== Written exercise ==
Filter the entries, keeping every line with the word "return".

↓↓↓

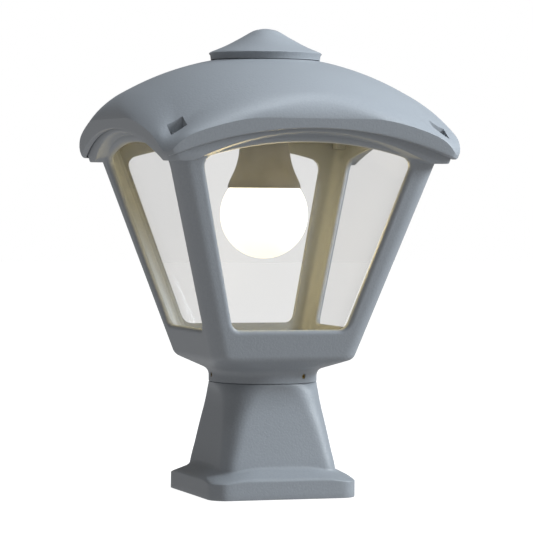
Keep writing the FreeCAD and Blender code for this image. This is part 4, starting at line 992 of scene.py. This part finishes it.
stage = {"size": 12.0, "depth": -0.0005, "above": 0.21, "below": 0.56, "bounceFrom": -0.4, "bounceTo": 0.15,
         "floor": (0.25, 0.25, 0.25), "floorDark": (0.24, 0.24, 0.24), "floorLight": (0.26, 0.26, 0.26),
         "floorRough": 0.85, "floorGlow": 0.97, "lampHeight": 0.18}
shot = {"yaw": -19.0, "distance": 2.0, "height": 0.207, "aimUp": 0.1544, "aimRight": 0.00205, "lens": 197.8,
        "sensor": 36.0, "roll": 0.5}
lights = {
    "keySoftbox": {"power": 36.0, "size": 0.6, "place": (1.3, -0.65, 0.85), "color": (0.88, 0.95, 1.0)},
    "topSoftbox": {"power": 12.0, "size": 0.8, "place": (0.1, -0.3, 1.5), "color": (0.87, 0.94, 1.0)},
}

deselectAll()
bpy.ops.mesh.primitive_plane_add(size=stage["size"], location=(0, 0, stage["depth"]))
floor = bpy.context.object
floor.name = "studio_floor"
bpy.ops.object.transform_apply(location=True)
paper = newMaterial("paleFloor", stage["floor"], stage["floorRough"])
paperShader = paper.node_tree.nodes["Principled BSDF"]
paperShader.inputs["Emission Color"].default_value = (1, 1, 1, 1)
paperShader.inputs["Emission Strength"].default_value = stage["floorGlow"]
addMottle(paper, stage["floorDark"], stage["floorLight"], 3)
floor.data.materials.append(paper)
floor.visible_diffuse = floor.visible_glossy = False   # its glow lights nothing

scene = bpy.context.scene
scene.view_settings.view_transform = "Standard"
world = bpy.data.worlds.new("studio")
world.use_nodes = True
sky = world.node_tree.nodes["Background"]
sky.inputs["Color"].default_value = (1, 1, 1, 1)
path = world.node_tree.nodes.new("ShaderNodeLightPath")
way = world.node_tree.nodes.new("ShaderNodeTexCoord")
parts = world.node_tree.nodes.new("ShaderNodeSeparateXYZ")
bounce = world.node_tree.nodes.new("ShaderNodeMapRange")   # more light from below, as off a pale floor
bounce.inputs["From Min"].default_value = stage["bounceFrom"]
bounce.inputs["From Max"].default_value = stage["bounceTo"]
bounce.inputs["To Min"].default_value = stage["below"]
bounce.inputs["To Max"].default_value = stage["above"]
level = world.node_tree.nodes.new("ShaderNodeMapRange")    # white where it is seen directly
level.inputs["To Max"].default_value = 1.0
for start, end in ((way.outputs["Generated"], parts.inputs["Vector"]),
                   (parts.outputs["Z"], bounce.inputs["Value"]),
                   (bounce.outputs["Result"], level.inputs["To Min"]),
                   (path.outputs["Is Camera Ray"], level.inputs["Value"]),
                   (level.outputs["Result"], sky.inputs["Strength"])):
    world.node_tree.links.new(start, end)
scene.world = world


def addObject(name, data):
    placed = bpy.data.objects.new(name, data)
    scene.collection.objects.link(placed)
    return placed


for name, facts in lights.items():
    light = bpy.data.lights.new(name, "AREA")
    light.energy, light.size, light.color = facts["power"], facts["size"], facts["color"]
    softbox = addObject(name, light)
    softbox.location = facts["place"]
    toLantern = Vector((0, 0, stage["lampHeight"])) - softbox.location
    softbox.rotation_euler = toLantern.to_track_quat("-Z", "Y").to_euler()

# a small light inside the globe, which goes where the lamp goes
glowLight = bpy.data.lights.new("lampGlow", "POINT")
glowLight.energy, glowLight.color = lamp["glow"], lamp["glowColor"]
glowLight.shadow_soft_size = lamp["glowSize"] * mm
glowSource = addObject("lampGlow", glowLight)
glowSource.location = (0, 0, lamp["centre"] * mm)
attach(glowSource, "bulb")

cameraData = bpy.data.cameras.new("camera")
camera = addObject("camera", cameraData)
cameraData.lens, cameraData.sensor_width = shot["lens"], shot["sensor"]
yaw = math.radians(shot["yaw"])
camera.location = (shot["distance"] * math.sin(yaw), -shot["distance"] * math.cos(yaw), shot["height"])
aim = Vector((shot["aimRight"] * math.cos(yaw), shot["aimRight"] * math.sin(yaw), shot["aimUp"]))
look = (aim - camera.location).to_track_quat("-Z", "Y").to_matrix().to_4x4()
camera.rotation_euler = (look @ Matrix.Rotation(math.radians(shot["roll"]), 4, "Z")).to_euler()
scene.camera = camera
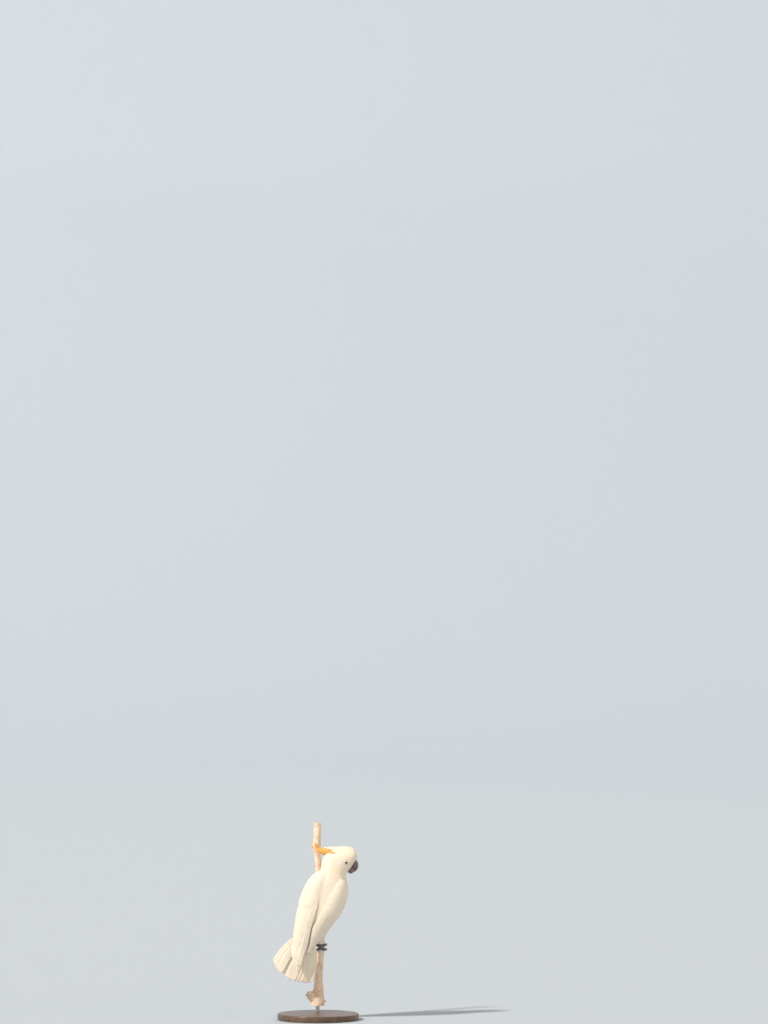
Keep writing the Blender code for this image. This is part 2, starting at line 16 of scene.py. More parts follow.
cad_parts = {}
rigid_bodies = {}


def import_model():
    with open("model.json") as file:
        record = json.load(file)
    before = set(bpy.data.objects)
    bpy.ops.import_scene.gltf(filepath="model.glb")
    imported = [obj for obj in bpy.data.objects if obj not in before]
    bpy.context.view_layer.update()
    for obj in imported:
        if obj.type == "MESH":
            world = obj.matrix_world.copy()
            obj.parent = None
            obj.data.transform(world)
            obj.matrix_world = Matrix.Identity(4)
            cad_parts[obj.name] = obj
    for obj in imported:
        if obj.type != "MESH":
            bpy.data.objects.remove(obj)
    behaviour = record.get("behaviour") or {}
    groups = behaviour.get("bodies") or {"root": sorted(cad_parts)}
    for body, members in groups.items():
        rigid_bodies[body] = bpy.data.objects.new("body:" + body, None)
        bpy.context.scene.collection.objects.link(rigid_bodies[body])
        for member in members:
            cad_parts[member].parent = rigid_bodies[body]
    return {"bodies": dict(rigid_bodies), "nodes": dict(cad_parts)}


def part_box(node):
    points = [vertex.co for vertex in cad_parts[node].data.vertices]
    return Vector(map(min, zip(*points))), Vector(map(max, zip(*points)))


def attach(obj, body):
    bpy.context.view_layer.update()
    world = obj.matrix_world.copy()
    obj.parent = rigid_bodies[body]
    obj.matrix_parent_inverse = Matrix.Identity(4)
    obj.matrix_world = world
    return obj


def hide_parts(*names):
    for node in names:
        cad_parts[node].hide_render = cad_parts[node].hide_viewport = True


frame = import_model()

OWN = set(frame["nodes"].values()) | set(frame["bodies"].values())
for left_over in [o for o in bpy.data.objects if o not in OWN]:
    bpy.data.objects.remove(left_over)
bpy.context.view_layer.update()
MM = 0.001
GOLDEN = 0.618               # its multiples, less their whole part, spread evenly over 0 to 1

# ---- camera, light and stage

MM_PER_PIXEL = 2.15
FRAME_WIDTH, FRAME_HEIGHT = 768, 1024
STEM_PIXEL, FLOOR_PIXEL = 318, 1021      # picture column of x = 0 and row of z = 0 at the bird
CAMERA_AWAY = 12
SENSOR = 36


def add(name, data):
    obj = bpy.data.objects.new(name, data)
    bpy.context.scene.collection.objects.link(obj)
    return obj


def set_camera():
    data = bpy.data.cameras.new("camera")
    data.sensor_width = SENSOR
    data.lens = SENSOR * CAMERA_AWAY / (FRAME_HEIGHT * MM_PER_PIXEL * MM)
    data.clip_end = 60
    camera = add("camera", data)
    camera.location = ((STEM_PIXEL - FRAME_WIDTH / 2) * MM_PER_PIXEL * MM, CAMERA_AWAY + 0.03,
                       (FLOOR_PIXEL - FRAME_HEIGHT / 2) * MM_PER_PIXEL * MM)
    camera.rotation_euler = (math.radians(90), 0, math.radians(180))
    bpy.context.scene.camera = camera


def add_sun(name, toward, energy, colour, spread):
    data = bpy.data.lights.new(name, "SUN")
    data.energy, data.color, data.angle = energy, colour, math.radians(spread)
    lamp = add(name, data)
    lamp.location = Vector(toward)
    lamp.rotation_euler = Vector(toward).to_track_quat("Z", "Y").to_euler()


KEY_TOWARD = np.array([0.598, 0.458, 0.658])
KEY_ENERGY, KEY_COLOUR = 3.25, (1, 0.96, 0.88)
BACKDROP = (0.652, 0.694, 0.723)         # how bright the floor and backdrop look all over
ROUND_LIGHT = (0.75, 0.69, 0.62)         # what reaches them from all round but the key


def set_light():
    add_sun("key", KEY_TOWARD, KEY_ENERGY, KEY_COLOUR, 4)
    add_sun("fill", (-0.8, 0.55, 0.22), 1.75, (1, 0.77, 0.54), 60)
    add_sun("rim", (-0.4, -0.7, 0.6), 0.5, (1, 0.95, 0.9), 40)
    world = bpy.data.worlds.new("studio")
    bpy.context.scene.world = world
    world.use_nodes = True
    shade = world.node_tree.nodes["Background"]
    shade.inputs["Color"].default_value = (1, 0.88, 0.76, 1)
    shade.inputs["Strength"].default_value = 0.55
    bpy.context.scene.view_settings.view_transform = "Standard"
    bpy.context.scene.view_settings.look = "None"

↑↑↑

== Worked solution ==
    return placed
    return {"bodies": dict(rigid_bodies), "nodes": dict(cad_parts)}
    return Vector(map(min, zip(*points))), Vector(map(max, zip(*points)))
    return obj
    return obj